Toloui: We have argued for several years that Chinese economic growth is in the midst of a structural downshift as the export- and investment-led engines that powered 10% annualized GDP gains during the past decade have reached their limits. Growth in the next decade requires a rebalancing of the economy toward household demand. For this reason, there was great market anticipation surrounding the Third Party Plenum in November – an event that has periodically served as a watershed moment for reform since Deng Xiaoping’s opening in the late 1970s. So what did we learn from the Plenum?
There was not a great deal of new information on the content of the economic reform agenda and implementation timetable in the Plenum’s conclusions. The language on reform in areas like rural land reform, urbanization policy and financial liberalization was as expected, an echo of previous endorsed statements or lacking in detail.
Rather, the most striking outcome of the Plenum was the insight it provided into the emerging power dynamics within China – namely, the centralization of authority by President Xi Jinping. The Plenum established two powerful councils on economic reform and state security that will report directly to President Xi, signaling the potential for more decisive policymaking in these areas and a possible window for overcoming vested interests in the period ahead.
From a substantive perspective, the short-term impact of the Third Party Plenum is unlikely to be a cyclical game-changer. The implementation timeline – which runs through 2020 – extends far beyond the cyclical horizon. Moreover, the reform language endorsed in the Plenum is unlikely to be regarded as so ambitious as to warrant a dramatic confidence-induced investment wave in anticipation of the implementation. In the near term, China’s economic performance will be dominated by the dialing back and forth of the credit conditions by policymakers.
Q: What is PIMCO’s economic outlook for Japan in 2014, given consumption tax hikes as a fiscal headwind? How sustainable will the current growth momentum be?

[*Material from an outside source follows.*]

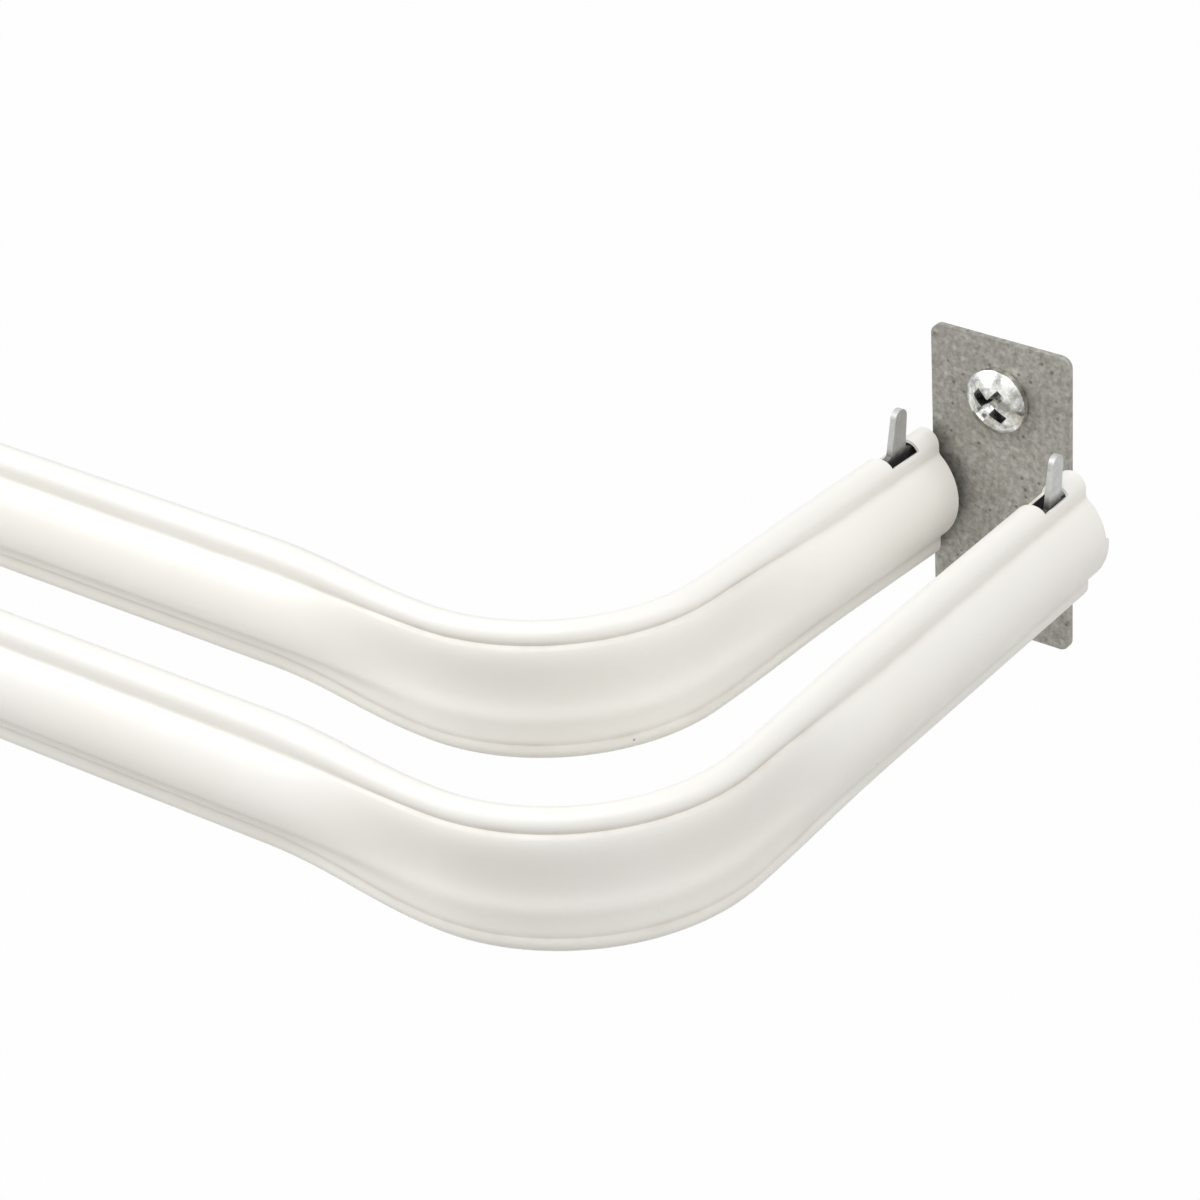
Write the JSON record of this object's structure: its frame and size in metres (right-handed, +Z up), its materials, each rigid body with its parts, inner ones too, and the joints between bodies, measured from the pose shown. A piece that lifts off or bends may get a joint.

Masanao: GDP growth in Japan will no doubt be slower in 2014, but PIMCO forecasts 1.2%, which is above both the market consensus and Japan’s potential growth rate. It is true that consumption was front-loaded ahead of the tax hike and fiscal stimulus was added, both of which were the key driver of Japan’s GDP growth over the last few quarters and will likely contribute much less in 2014. But we think that Japanese policymakers would still be “all-in” with demand-side policies if the economy weakens too much because of the need for growth, particularly since another consumption tax hike is planned in 2015. Fiscal policy would be adjusted, say, with a spending package, and the Bank of Japan (BOJ) would do more quantitative easing and monetize more debt. Growth strategy or a supply-side policy to raise potential growth rates will ultimately be a key for the success of Abenomics, yet it has not been promising. But at least for the next 12 months, monetary and fiscal reflation can still play a role.
Risks to our outlook remain, both external and internal. The rest of the world would not accommodate Japan’s reflation if growth of their economies fails to pick up. The domestic private sector may lose confidence if Prime Minister Abe starts to consume his political capital outside the economic policies.
Q: What do you suggest investors to do in Japanese markets?
Masanao: Japanese government bond (JGB) yields are artificially low and will likely be so in the near term, with their risk premium compressed by the BOJ’s aggressive quantitative easing, but investors should be cautious at the current level of JGB yields. Our view is that, around 0.6%, the 10-year JGB yield has more or less priced-in complete ineffectiveness of Abenomics and a continuation of deflation and risk-premium compression. While the BOJ’s target of 2% inflation is ambitious and is unlikely to be met, as the negative output gap narrows further with fiscal monetary reflation and the economy reaches full employment, deflation at least can be ended and turn into mild inflation, say 1%. Even in this “mild success” case of Abenomics, the current valuation of JGBs is unattractive.
Elsewhere in Japanese markets, we continue to think the Japanese yen is an attractive funding currency to own global assets. The direction of central bank policies in major economies will be diverging in 2014, which supports this view: Japan will remain the most aggressive in quantitative easing, while the U.S. will be reducing it and China will be tightening credit policy. Japanese stocks should also benefit from a continuation of Japan’s reflation policy and will outperform their global peers. Despite Japanese stocks’ significant rally over the last 12 months or so, their valuation is not overly stretched, with improved earnings prospective. Government policies to “induce” reallocation to riskier assets in domestic investors’ portfolios should also add technical supports to Japanese stocks.
Q. Is PIMCO’s moderately improving developed market growth outlook likely to flow through to Australian growth expectations?
Mead: The short answer is no, not over the cyclical horizon. The growth outlook for Australia continues to be weak, even from the starting point of only 2.3% annual GDP growth to September 2013. Despite sentiment improving immediately after the recent federal election, so far there is limited evidence of any non-mining investment actually taking place outside of the housing sector. And the most recent consumer sentiment survey indicates confidence may already be weakening. In fact, there have been recent announcements of further reductions in the manufacturing sector, which will negatively affect growth expectations over the next few years. In addition, PIMCO’s forecast for Chinese growth remains below consensus, so we do not expect any significant tailwinds from the external sector.
The clear investment implication of this is to maintain a positive curve position in Australia via an overweight of the front end of the yield curve. As rate cuts have been priced out of the Australian yield curve over recent months, the carry and roll-down of three- to five-year bonds have become much more compelling for investors globally, especially in an environment where the Reserve Bank of Australia will be required to keep rates lower for even longer, which PIMCO expects. Given our economic outlook, we believe the Australian dollar is likely to weaken further; however, the timing will be strongly influenced by the direction of global central bank policies.